Aunque he dedicado al tema varios escritos anteriores como “El País de Crim” o “El orden de las palabras” publicados todos en mi blog “Inútil manual”, bueno es despejar de una vez por todas, la razón última que me ampara para pronunciarme con la seguridad que manifiesto sobre el particular la cual, pese a contrariar sus sospechas, nada tiene que ver en dicha instancia, con la realidad verificable que la ciudadanía padecemos a diario o acaso sí, cosa que dejo a su interpretación.
La aclaración reservada para caso de querella, pide ahora ser esgrimida ante el respetable, por cuanto si el desconocimiento de la Ley no exime de su cumplimiento, el de la lengua por parte del vulgo no podría nunca culparme, toda vez, en un pasado debate televisivo en torno a la cuestión de las Preferentes, tras una mía intervención donde calificaba a cierta Banca de criminal en el buen sentido de la palabra, una enojada contertulia a quien aprecio mucho, me interrumpió para espetar ¡No hay buen sentido de la palabra criminal! amen de otras desavenencias, en cuyo rifi-rafe, me fue imposible explicar la aseveración, dadas las prisas del presentador por continuar con el programa, que entiendo yo, no está para atender a la arqueología de la lengua y sus recovecos semántico-etimológicos.
En su remoto origen Indoeuropeo, aunque hoy los expertos empiezan a sospechar que se remonta al Nostraico perdido en las brumas del Mesolítico, la raíz (Krei) de donde procede también la palabra “Crisis” ¡Ya es casualidad! dio lugar posteriormente en latín al término (Crimen) cuya primitiva acepción designaba “decisión” y (Criminal) a “quien decidía”, es decir, a quien mandaba o gobernaba. Más adelante, el término “Crimen” fue adoptado por la jurisprudencia donde empezaría primero por remitir la acción de “juzgar o acusar”, para acabar significando “lo acusado o juzgado”. Como feliz resultado de todos estos zigzagueantes quiebros semánticos, hoy nos encontramos con que “Criminal” señala únicamente a quienes cometen delitos de cierta envergadura en nuestra sociedad, sin ligar su realidad al Gobernante.

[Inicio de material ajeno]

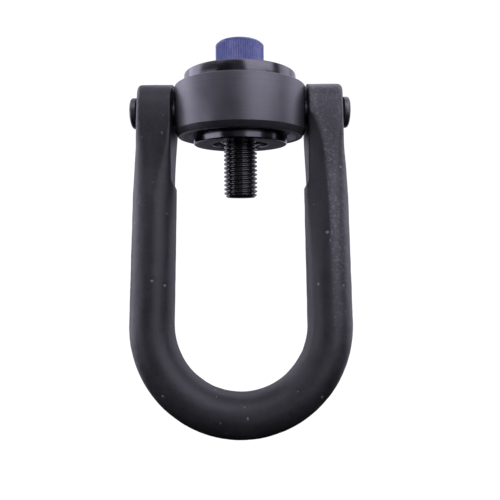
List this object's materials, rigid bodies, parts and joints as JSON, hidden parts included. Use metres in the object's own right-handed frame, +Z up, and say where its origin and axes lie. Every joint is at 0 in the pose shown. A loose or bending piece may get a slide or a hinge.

Y es que, por lo que se aprecia, la palabra “Criminal” ha tenido un recorrido mucho más tortuoso que la voz griega de “Tirano” que igualmente en sus inicios sólo identificaba al mandatario que con apoyo popular era escogido o aceptado para conducir la polis en momentos de crisis por un periodo determinado de tiempo y ha acabado poco menos que como sinónimo de dictador, detectándose en ambos casos la operación de un mismo mecanismo socio-lingüístico mediante el cual, la ciudadanía adjudicó a la voz lo sustancial de su comportamiento práctico, dejando en el olvido su significado original del todo engañoso u obsoleto. De este modo, Tiranos y criminales, pasaron a ser adjetivos antes que sustantivos.
La diferencia entre Criminales, Tiranos y Gobernantes, ha servido entre otras cosas, para que los ciudadanos deseemos llevar a la cárcel a los primeros, acabar con el yugo de los segundos y creer que los terceros trabajan para el bien de la comunidad o más importante todavía, para que la población pueda distinguir entre una ejecución legal, un Tiranicidio en defensa de la libertad y un terrorista Magnicidio.
En consecuencia, aunque no sea obligatorio, bueno es matizar que los gobernantes son criminales en el buen sentido de la palabra, aunque en ocasiones las prisas del coloquio nos impidan reparar en que pueden desplegar características de tiranos revestidos de demócratas, porque, como ya he advertido más de una vez, no existe incompatibilidad semántica alguna entre ser un demócrata y un criminal: se puede ser un criminal reconocido, pero conducirse en la vida de modo democrático en su trato familiar haciendo copartícipe de sus decisiones a su pareja y parientes, en lo laboral respetando los derechos de sus trabajadores y vecinal, aceptando las decisiones de la mayoría de propietarios de su comunidad; y se puede también ser un representante democrático aceptando sobornos y repartiéndolos entre los compañeros de partido mediante sobres. No hay dificultad.